Thursday, April 7, 2011

8 Weeks

8 Weeks. 56 days. 1,344 hours. 80,064 minutes. 4,838,400 seconds. That’s how long it took to forever etch Camp Shipshewana into my heart & life-to meet some of my best friends; to be simultaneously encouraged & challenged; to live in true community; to be used by the Lord as we together ministered to hundreds of children.
Well, maybe it wasn’t exactly 8 weeks. Maybe it only took a few weeks. Maybe it happened on the 3rd day of staff training. Maybe I got it several months later when I helped with Snow Camp. Whatever the case, this quaint little camp will always stay close to my heart. How could it not?
Now, I’m incredibly fortunate to be living here. This is week 14 of my internship. I’m still learning. It’s a much, much different feel than summer camp though. Have you ever heard silence? Well, there’s a lot of it here in the off season. It isn’t bad-just a different pace of life. I went from the community of girls living in Platt 2nd, where it was rare to not run in to a friend as you walked down to the hall or to the bathroom, to a little cottage with no occupants other than my thoughts and an occasional ant.

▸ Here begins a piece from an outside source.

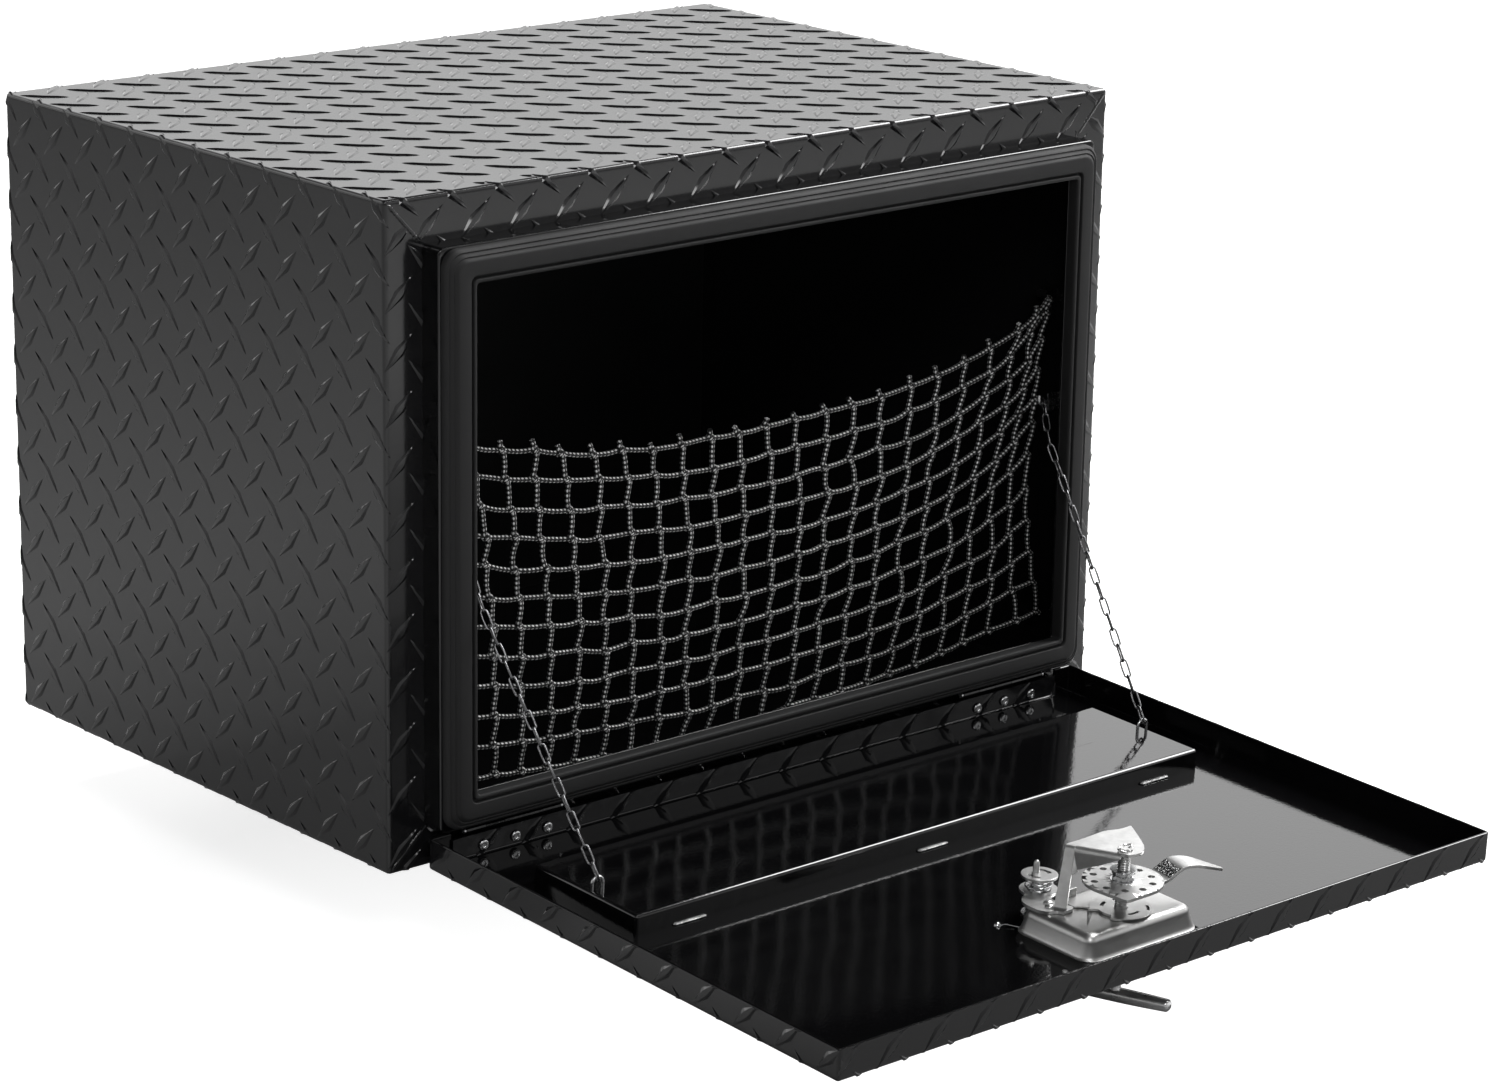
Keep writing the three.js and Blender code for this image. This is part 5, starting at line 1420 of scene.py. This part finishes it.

This Monday, I hit the official 3 month mark. It’s strange, and I have not quite decided how I feel about it yet. Part of me feels as if this has been home for years. I can hardly imagine being anywhere else, doing anything else. There’s another part, however, that feels as if I’m still just visiting for a week. This part longs for the community of Trine or of summer camp. This part of me is all too anxious for the next 2 months to pass so that the next season of life can begin.
 I can’t let this part of me rule my next 2 months here, though. In 2 months, there are 8 weeks. So, here’s to the 8 weeks of this internship that remain. May I not take them for granted; realizing if it weren’t for those first 8 weeks I spent here in the summer of 2009 my life would surely look much different than it does now.